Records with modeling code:

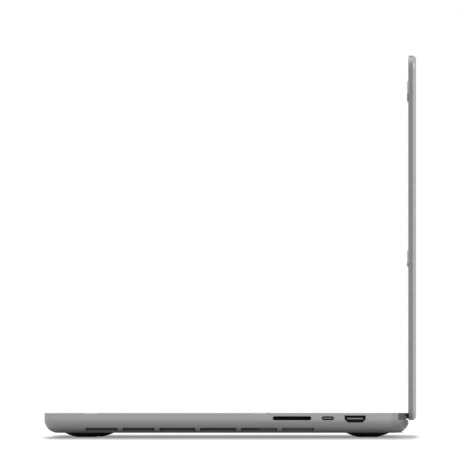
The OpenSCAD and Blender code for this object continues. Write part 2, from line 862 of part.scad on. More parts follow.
// Cold plate, heat pipe and two fin stacks
module heat_sink() {
    sink_w = chip_w + 2 * sink_lap;
    sink_d = chip_d + 2 * sink_lap;
    sink_low = board_low - chip_t - sink_plate_t;
    pipe_reach = fan_x + duct_half;
    color("#b87b56") from_front() {
        translate([-sink_w / 2, chip_u - sink_d / 2, sink_low]) cube([sink_w, sink_d, sink_plate_t]);
        translate([-pipe_w / 2, chip_u, pipe_low]) cube([pipe_w, pipe_rear - chip_u, fin_low - pipe_low]);
        translate([-pipe_w / 2, chip_u, pipe_low]) cube([pipe_w, pipe_w, sink_low - pipe_low]);
        translate([-pipe_reach, pipe_rear - pipe_d, pipe_low])
            cube([2 * pipe_reach, pipe_d, fin_low - pipe_low]);
        both_sides() fins();
    }
}

module fins() {
    front = fan_rear + play;
    step = (2 * duct_half - fin_t) / (fin_count - 1);
    for (i = [0 : fin_count - 1])
        translate([fan_x - duct_half + i * step, front, fin_low])
            cube([fin_t, fin_rear - front, fin_high - fin_low]);
}

// Housing of a fan: a flat box open at the rear, with an inlet in its top
module fan_housing() {
    room_r = blade_r + fan_clear;
    room_h = fan_high - fan_low - 2 * fan_wall;
    translate([fan_x, fan_mid, 0]) {
        difference() {
            translate([-fan_half, -fan_half, fan_low])
                cube([2 * fan_half, fan_half + fan_rear - fan_mid, fan_high - fan_low]);
            translate([0, 0, fan_low + fan_wall]) {
                cylinder(r = room_r, h = room_h);
                cube([room_r, case_d, room_h]);
                translate([-room_r, hub_r, 0]) cube([room_r, case_d, room_h]);
            }
            translate([0, 0, fan_high - 2 * fan_wall]) cylinder(r = inlet_r, h = 3 * fan_wall);
        }
        translate([0, 0, fan_low + fan_wall]) cylinder(r = shaft_r, h = rotor_h - rotor_cap);
        translate([0, 0, fan_low + fan_wall]) cylinder(r = shaft_r + 2, h = fan_seat);
    }
}

// Hub and curved blades of a fan
module fan_rotor() {
    translate([fan_x, fan_mid, fan_low + fan_wall + fan_seat]) {
        difference() {
            cylinder(r = hub_r, h = rotor_h);
            translate([0, 0, -past]) cylinder(r = shaft_r + 0.05, h = rotor_h - rotor_cap + past);
        }
        linear_extrude(rotor_h - blade_t) for (i = [0 : blade_count - 1])
            rotate(360 * i / blade_count) blade_outline();
    }
}

// One blade, seen from above: a piece of a thin ring that starts inside the hub
module blade_outline() {
    bend = blade_r * 0.8;
    sweep = 2 * asin((blade_r - hub_r + 1) / (2 * bend));
    outer = arc([hub_r - 1, bend], bend + blade_t / 2, -90, -90 + sweep, 5);
    inner = arc([hub_r - 1, bend], bend - blade_t / 2, -90 + sweep, -90, 5);
    polygon(concat(outer, inner));
}

module left_fan_housing() { color("#333333") from_front() mirror([1, 0, 0]) fan_housing(); }
module right_fan_housing() { color("#333333") from_front() fan_housing(); }
module left_fan_rotor() { color("#222222") from_front() mirror([1, 0, 0]) fan_rotor(); }
module right_fan_rotor() { color("#222222") from_front() fan_rotor(); }

// Cells beside the click pad's bracket and under it
module battery_cells() {
    side_from = touch_w / 2 + bracket_lap + play + cell_gap;
    side_to = case_w / 2 - speaker_in - speaker_w - 1.5 * cell_gap;
    front = screw_inset + boss_r + cell_gap;
    rear = field_front - 4 * cell_gap;
    color("#2e2e2e") from_front() {
        both_sides() translate([side_from, front, cell_low])
            cube([side_to - side_from, rear - front, inside_high - cell_low]);
        both_sides() for (i = [0, 1])
            translate([cell_gap + i * (side_from - cell_gap) / 2, front, cell_low])
                cube([(side_from - 3 * cell_gap) / 2, rear - front, bracket_low - cell_low]);
    }
}

module speaker() {
    translate([case_w / 2 - speaker_in - speaker_w, speaker_front, cell_low])
        cube([speaker_w, speaker_rear - speaker_front, inside_high - cell_low]);
}

module left_speaker() { color("#3c3c3c") from_front() mirror([1, 0, 0]) speaker(); }
module right_speaker() { color("#3c3c3c") from_front() speaker(); }

// Strips of drilled metal beside the keyboard
module speaker_grilles() {
    color("#909090") from_front() both_sides()
        translate([grille_x, field_mid, deck_h - grille_t])
            linear_extrude(grille_t) difference() {
                rounded_rectangle(grille_w, grille_d, grille_r);
                for (x = [-2 : 2], y = [-14 : 14]) translate([x * 3.2, y * 3.6]) circle(0.6, $fn = 6);
            }
}

// --- Ports ---

module port_body(side, at, h, depth, body_w) {
    difference() {
        port_block(side, at, depth, body_w);
        on_side(side, at, h) translate([0, 0, port_clear - depth])
            linear_extrude(depth + wall_t) children();
    }
}

// Tongue that carries a port's contacts
module port_tongue(side, at, h, depth, size) {
    on_side(side, at, h) translate([-size[0] / 2, -size[1] / 2, contact_gap - depth])
        cube([size[0], size[1], depth]);
}

module sd_card_reader() {
    color("#2b2b2b") from_front()
        port_body(1, card_at, port_h, card_depth, card_size[0] + 2 * port_clear)
            stadium(card_size[0], card_size[1]);
}

module data_port(side, at) {
    port_body(side, at, port_h, data_depth, data_size[0] + 2 * port_clear)
        stadium(data_size[0], data_size[1]);
    port_tongue(side, at, port_h, data_depth, data_tongue);
}

module usb_c_ports() {
    color("#606060") from_front() {
        data_port(1, data_at);
        for (at = left_data_at) data_port(-1, at);
    }
}

module hdmi_port() {
    color("#707070") from_front() {
        port_body(1, video_at, video_h, video_depth, video_size[0] + 2 * port_clear)
            video_outline();
        port_tongue(1, video_at, port_h - 0.2, video_depth, video_tongue);
    }
}

module headphone_jack() {
    color("#3a3a3a") from_front() difference() {
        port_block(-1, sound_at, sound_depth, 2 * sound_r + 3 * port_clear);
        on_side(-1, sound_at, port_h) translate([0, 0, -sound_depth - past])
            cylinder(r = sound_r, h = sound_depth + 2 * past);
    }
}

module power_inlet() {
    color("#a8a8a8") from_front() {
        port_body(-1, power_at, port_h, power_depth, power_size[0] + 2 * port_clear)
            stadium(power_size[0], power_size[1]);
        for (i = [-2 : 2]) on_side(-1, power_at, port_h)
            translate([i * power_pitch, 0, contact_gap - power_depth])
                cylinder(r = power_pin_r, h = power_depth - port_clear);
    }
}

// --- Hinge ---

module at_hinges() {
    for (side = [-1, 1]) translate([side * hinge_x, pivot_u, pivot_h]) children();
}

// Cylinder along the hinge axis, about its middle
module along_axis(r, length) {
    rotate([0, 90, 0]) cylinder(r = r, h = length, center = true);
}

module hinge_brackets() {
    block_d = 5.2;
    half = knuckle_len / 2 + ear_t + play;
    to_wall = pivot_u - trough_front + trough_t;
    color("#8a8a8a") from_front() at_hinges() difference() {
        union() {
            translate([-half - 6, -to_wall - block_d, -knuckle_r])
                cube([2 * half + 12, block_d, inside_high - pivot_h + knuckle_r]);
            translate([-half, -to_wall, -knuckle_r]) cube([2 * half, to_wall - knuckle_r - 1.1, tongue_t]);
            for (side = [-1, 1]) translate([side * (half - ear_t / 2), 0, 0]) {
                along_axis(knuckle_r, ear_t);
                translate([-ear_t / 2, -to_wall + trough_t + play, -knuckle_r])
                    cube([ear_t, to_wall - trough_t - play, knuckle_r]);
            }
        }
        along_axis(pin_r, 3 * half);
    }
}

module hinge_pins() {
    color("#b5b5b5") from_front() at_hinges()
        along_axis(pin_r, knuckle_len + 2 * ear_t + 2 * play);
}

// Dark bar that closes the trough along the hinge axis and stands on its floor at both ends
module hinge_cover() {
    end = cover_end_gap;
    color("#4a4a4a") from_front() difference() {
        intersection() {
            union() {
                translate([-case_w / 2, pivot_u, pivot_h]) rotate([90, 0, 90])
                    linear_extrude(case_w) cover_section();
                both_sides() translate([corner_half, trough_front, trough_floor])
                    cube([case_w, pivot_u + cover_foot - trough_front, pivot_h - trough_floor]);
            }
            translate([0, end, 0]) linear_extrude(2 * deck_h)
                plan_outline(case_w - 2 * end, case_d - 2 * end, case_r, case_r - end);
        }
        at_hinges() cube([window, 20, 20], center = true);
    }
}

module cover_section() {
    translate([trough_front - pivot_u, -cover_round])
        square([pivot_u - trough_front, cover_round + hinge_drop]);
    intersection() {
        circle(cover_round);
        translate([0, -cover_round]) square([cover_round, cover_round + hinge_drop]);
    }
}

// Slotted strips in the cooling ducts
module exhaust_grille() {
    slot = 2;
    step = 3.2;
    color("#151515") from_front() both_sides()
        translate([fan_x - duct_half, trough_front + 1.6, duct_low]) rotate([90, 0, 0])
            linear_extrude(1) difference() {
                square([2 * duct_half, duct_h]);
                for (i = [1 : floor(2 * duct_half / step) - 1])
                    translate([i * step, slot / 4]) square([slot, duct_h - slot / 2]);
            }
}

module hinge_arms() {
    leaf_t = lid_t - lid_back_t - glass_t - panel_t - 0.15;
    leaf_high = 24;
    back = lid_reach + lid_t - lid_back_t;
    color("#8a8a8a") from_front() at_hinges() {
        difference() {
            union() {
                along_axis(knuckle_r, knuckle_len);
                translate([-knuckle_len / 2, 0, -arm_low]) cube([knuckle_len, back, arm_low + arm_web]);
            }
            along_axis(pin_r + pin_play, 2 * knuckle_len);
        }
        translate([-knuckle_len / 2 - 3, back - leaf_t, arm_web])
            cube([knuckle_len + 6, leaf_t, leaf_high]);
    }
}

// --- Lid ---

// Draws a lying lid, outside down and hinge edge at y = 0, in its upright place
module upright() {
    translate([0, lid_outer, lid_low]) rotate([90, 0, 0]) children();
}

// The lid's outline drawn in by t, from thickness low to high
module lid_layer(t, low, high) {
    translate([0, t, low]) linear_extrude(high - low)
        plan_outline(case_w - 2 * t, case_d - 2 * t, lid_hinge_r - t, lid_free_r - t);
}

// Openings that the hinge arms pass through
module arm_slots() {
    for (side = [-1, 1])
        translate([side * hinge_x - knuckle_len / 2 - arm_gap, hinge_back - arm_low - arm_gap, lid_back_t])
            cube([knuckle_len + 2 * arm_gap, arm_low + arm_web + 2 * arm_gap, lid_t]);
}

module lid_shell() {
    color("#9b9b9b") from_front() upright() difference() {
        tray(case_w, case_d, lid_t, lid_hinge_r, lid_free_r, lid_edge_r, lid_rim_r);
        lid_layer(lid_rim, seat_t, lid_t + past);
        lid_layer(inner_rim, lid_back_t, lid_t + past);
        arm_slots();
    }
}

module display_gasket() {
    color("#1a1a1a") from_front() upright() difference() {
        lid_layer(lid_rim, seat_t, lid_t + seal_proud);
        lid_layer(lid_rim + seal_w, seat_t - past, lid_t + 2 * seal_proud);
        arm_slots();
    }
}

module display_glass() {
    color("#0d0d0d") from_front() upright() intersection() {
        lid_layer(lid_rim + seal_w, seat_t, seat_t + glass_t);
        translate([-case_w, chin_h, 0]) cube([2 * case_w, case_d, 2 * lid_t]);
    }
}

module chin_strip() {
    color("#202020") from_front() upright() difference() {
        lid_layer(lid_rim + seal_w, seat_t, seat_t + glass_t);
        translate([-case_w, chin_h, 0]) cube([2 * case_w, case_d, 2 * lid_t]);
        arm_slots();
    }
}

module display_panel() {
    side = inner_rim + 0.4;
    color("#303030") from_front() upright()
        translate([side - case_w / 2, chin_h + 1, seat_t - panel_t])
            cube([case_w - 2 * side, case_d - chin_h - side - camera_d - 2.2, panel_t]);
}

module camera_module() {
    color("#111111") from_front() upright()
        translate([-camera_w / 2, case_d - inner_rim - camera_d - 1, seat_t - camera_t])
            cube([camera_w, camera_d, camera_t]);
}

// Pads on the rim that part the closed lid and the deck
module lid_stop_pads() {
    color("#a4a4a4") from_front() upright() both_sides() for (at = pad_at)
        translate([case_w / 2 - pad_edge - pad_w, case_d - at - pad_len / 2, lid_t]) rotate([90, 0, 90])
            linear_extrude(pad_w) polygon([[0, 0], [pad_len, 0], [pad_len - pad_slope, pad_proud],
                [pad_slope, pad_proud]]);
}

top_case();
bottom_cover();
rubber_feet();
bottom_screws();
deck_stop_pads();
keyboard_frame();
keyboard_plate();
key_domes();
trackpad_bracket();
trackpad_switch();
logic_board();
processor();
memory_chips();
heat_sink();
left_fan_housing();
right_fan_housing();
battery_cells();
left_speaker();
right_speaker();
speaker_grilles();
sd_card_reader();
usb_c_ports();
hdmi_port();
headphone_jack();
power_inlet();
hinge_brackets();
hinge_pins();
hinge_cover();
exhaust_grille();
left_fan_rotor();
right_fan_rotor();
trackpad();
lid_shell();
display_panel();
display_glass();
display_gasket();
chin_strip();
camera_module();
hinge_arms();
lid_stop_pads();
power_button();
escape_key();
function_keys();
number_keys();
delete_key();
tab_key();
upper_letter_keys();
caps_lock_key();
home_letter_keys();
return_key();
left_shift_key();
lower_letter_keys();
right_shift_key();
left_modifier_keys();
space_bar();
right_modifier_keys();
left_arrow_key();
right_arrow_key();
up_arrow_key();
down_arrow_key();
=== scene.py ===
"""Slim laptop computer: finishes, key caps, legends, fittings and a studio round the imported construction."""

import math

import bpy
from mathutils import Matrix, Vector


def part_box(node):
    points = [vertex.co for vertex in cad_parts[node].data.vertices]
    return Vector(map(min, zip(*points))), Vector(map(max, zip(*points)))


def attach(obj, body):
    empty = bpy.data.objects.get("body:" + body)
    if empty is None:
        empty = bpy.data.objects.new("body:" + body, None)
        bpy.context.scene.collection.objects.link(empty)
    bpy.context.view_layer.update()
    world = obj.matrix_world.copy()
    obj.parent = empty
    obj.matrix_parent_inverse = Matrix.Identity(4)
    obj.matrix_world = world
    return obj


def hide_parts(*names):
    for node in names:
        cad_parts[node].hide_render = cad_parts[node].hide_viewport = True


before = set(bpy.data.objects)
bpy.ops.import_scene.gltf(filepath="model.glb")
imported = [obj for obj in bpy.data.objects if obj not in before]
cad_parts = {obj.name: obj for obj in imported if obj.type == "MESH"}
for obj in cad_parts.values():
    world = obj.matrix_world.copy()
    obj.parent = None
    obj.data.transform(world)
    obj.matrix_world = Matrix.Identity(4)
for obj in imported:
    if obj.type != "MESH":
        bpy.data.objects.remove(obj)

bl_info = {
    "name": "Laptop computer",
    "version": (1, 0, 0),
    "blender": (4, 5, 0),
    "location": "View3D > Sidebar > Laptop",
    "description": "Dresses the laptop: metal, glass and plastic finishes, key caps, legends and a studio",
    "category": "Object",
}

MM = 0.001
CASE_LOW, CASE_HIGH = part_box("top_case")
LID_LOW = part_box("lid_shell")[0]
# Height of the middle of the side sockets above the table
PORT_HEIGHT = CASE_HIGH.z - 3.55 * MM
# How high a print lies on its key cap
PRINT_LIFT = 0.012 * MM
# How far the floor goes past the laptop, in metres
FLOOR_REACH = 30
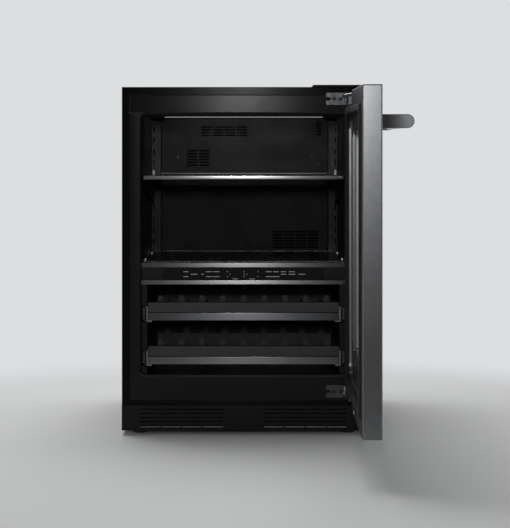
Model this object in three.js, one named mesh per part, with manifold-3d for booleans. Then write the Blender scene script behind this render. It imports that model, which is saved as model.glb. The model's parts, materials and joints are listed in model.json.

-- Goal --
Your task is to gather all lines from the entries above that hold the word "points".

-- Exercise solution --
    points = [vertex.co for vertex in cad_parts[node].data.vertices]
    return Vector(map(min, zip(*points))), Vector(map(max, zip(*points)))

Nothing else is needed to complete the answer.